As the preceding studies have shown, the representation of gods engaged in the performance of ritual do not comprise an isolated phenomenon in the ancient Mediterranean, or even in the history of religion. The iconographic and literary evidence presented here depicts gods in highly diverse, if historically linked religious traditions, who themselves are the agents rather than the recipients of ritual. And there are others beyond the scope of this book. On classical Mayan vases, the gods perform ritual blood-letting on their own bodies, reiterating the royal -- and universal -- human obligation to recycle chul and maintain the cosmos. In Buddhist texts, the Buddha circumambulates the reliquary stu-pas of previous Buddhas. Egyptian murals of the goddess Isis show her playing the sistrum, the musical instrument of her own cult.
These anomalies -- mind-bending "exceptions" to transparent ritual hierarchies -- reimagine the relationship between gods, human beings, and ritual. We need a new theoretical framework for making sense of ritualizing gods, one that is both historically and theologically intelligible within the traditions in which such gods originate. This emic intelligibility cannot be overstressed, for without it, etic interpretation is impoverished, and ultimately fails in its inability to exegete religious phenomena according to internal logical operations.
The myriad historical data of divine religious action that have emerged in this book show the inadequacy of projectionist theorizing. Anthropomorphism, what Goitein called in the case of the paradoxical prayer of God, "religious psychology... [since] Man has always seen God in his own image..." is not enough to interpret that prayer as a historical idea. For even if ancient Greek gods -- or, pace Hegel and following Feuerbach and Durkheim, all gods -- are ultimately understood as products of human consciousness or as hypostases of social values, a currently privileged but unproven assumption, I have tried to show that ritualizing gods are too complex for projectionist theory to illumine completely; there remains too much in their deep structures, their matrices, for which we must account.

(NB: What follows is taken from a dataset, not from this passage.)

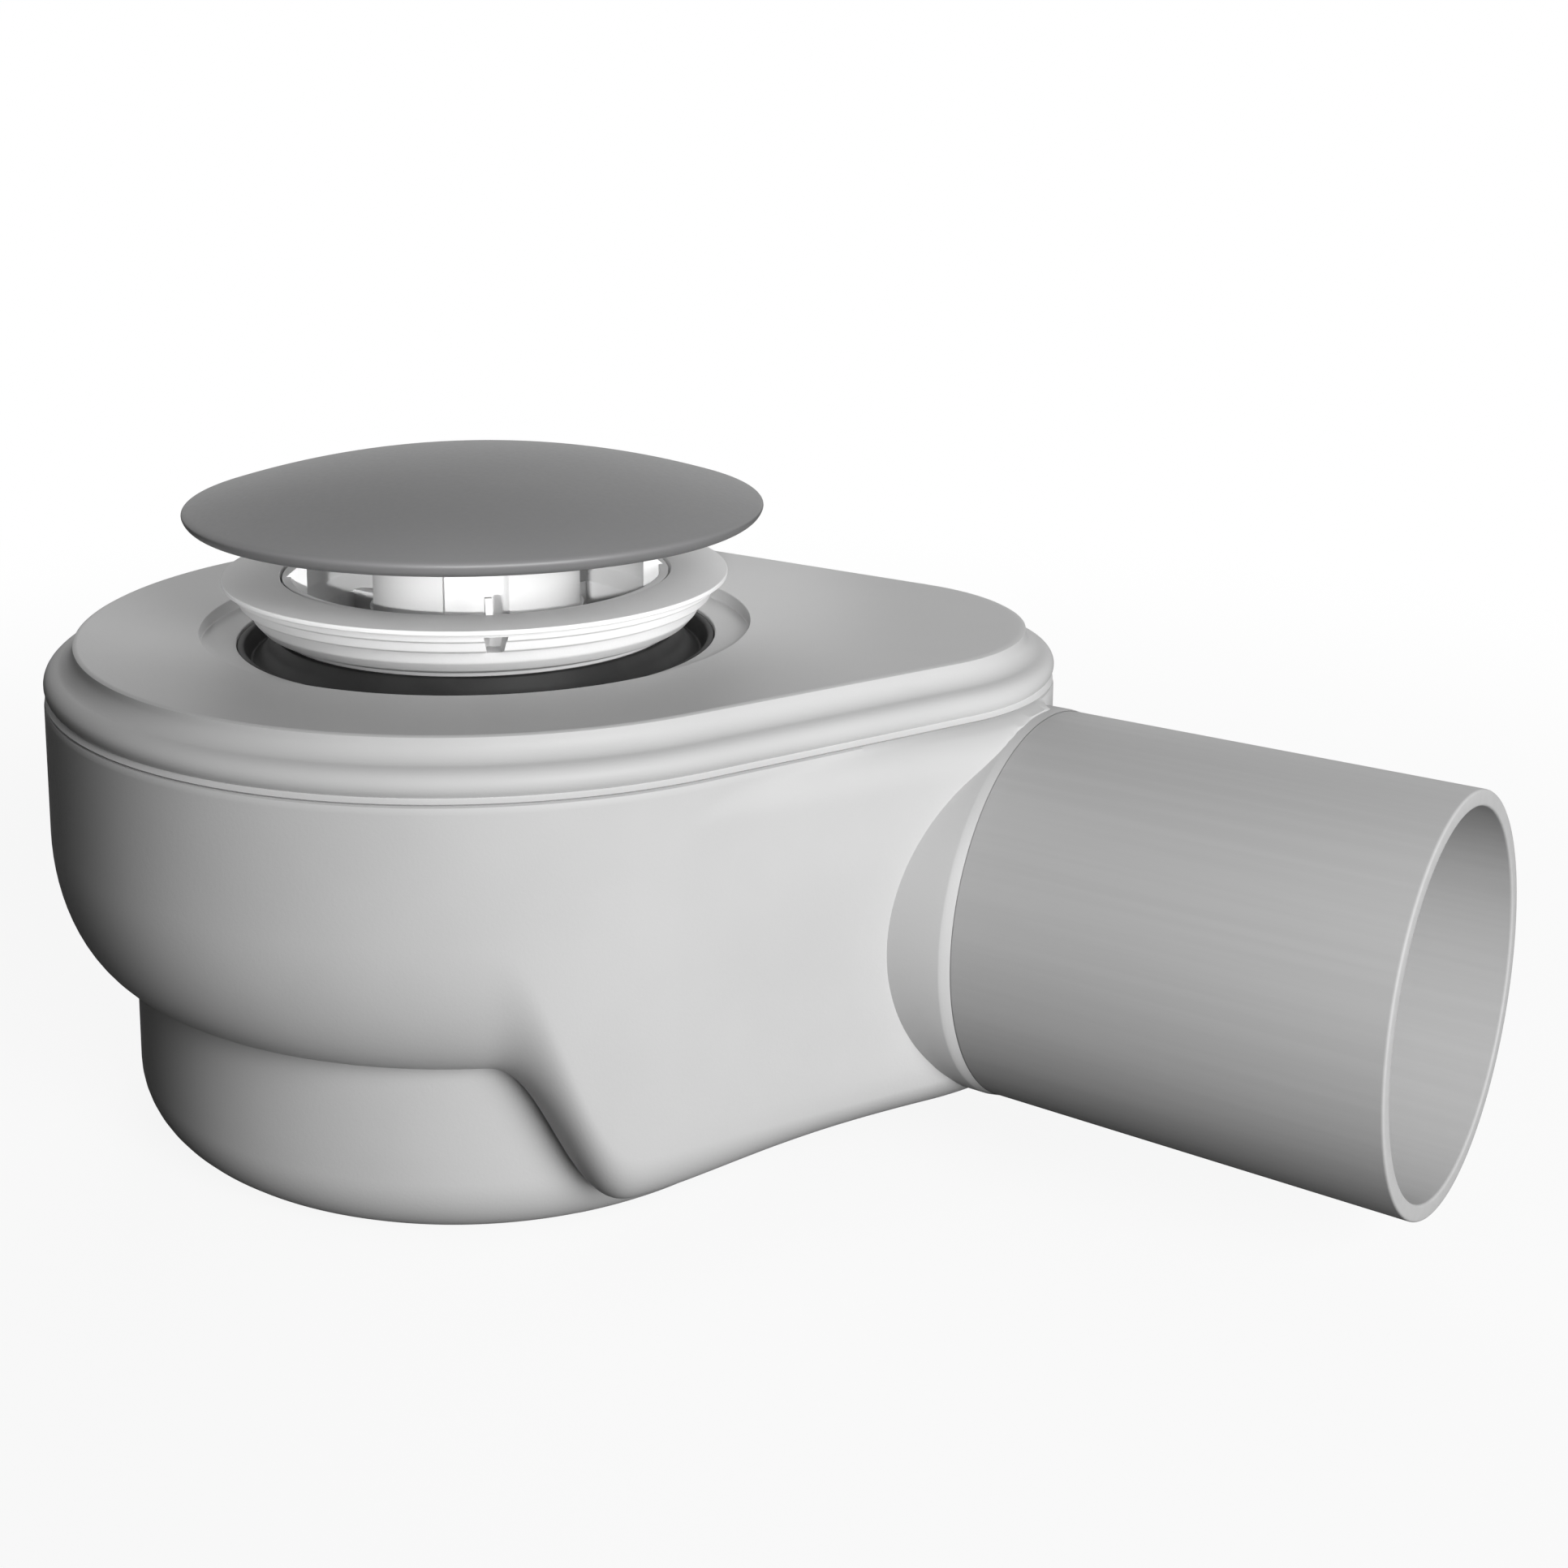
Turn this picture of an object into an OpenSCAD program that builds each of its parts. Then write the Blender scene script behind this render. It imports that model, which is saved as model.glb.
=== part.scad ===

For example, as we have seen, the gods' rituals are, ironically, often somewhat "unorthodox" (such as God's mikveh in fire, not water, in the Talmud) and thus dissimilar from orthodox human ritual prescriptions. This is because the nature and agency of the gods in ritual always changes the ritual situation, and thus the hermeneutical task. The representation of the goddess who pours libations -- or the god who hangs himself as a sacrifice, or circumambulates, or purifies himself, or prays -- should not be understood as a straightforward case of replacing the human agent of religious action with a divine one. The utter difference of the divine as a category affects not only the action but also the agency of the ritual.
Along the same lines, the didactic or mimetic function that is ascribed to pious deities fails to account for the elements of ipseity, noncontingency, and autonomy that chronically characterize the holy. Whereas, as Rappaport remarks, the performance of human ritual generally subordinates or binds the performer on a number of levels -- that is, compromises her freedom and negates the possibility of randomness in her actions, at least temporarily -- divine ritual does not have that effect on its also divine performer.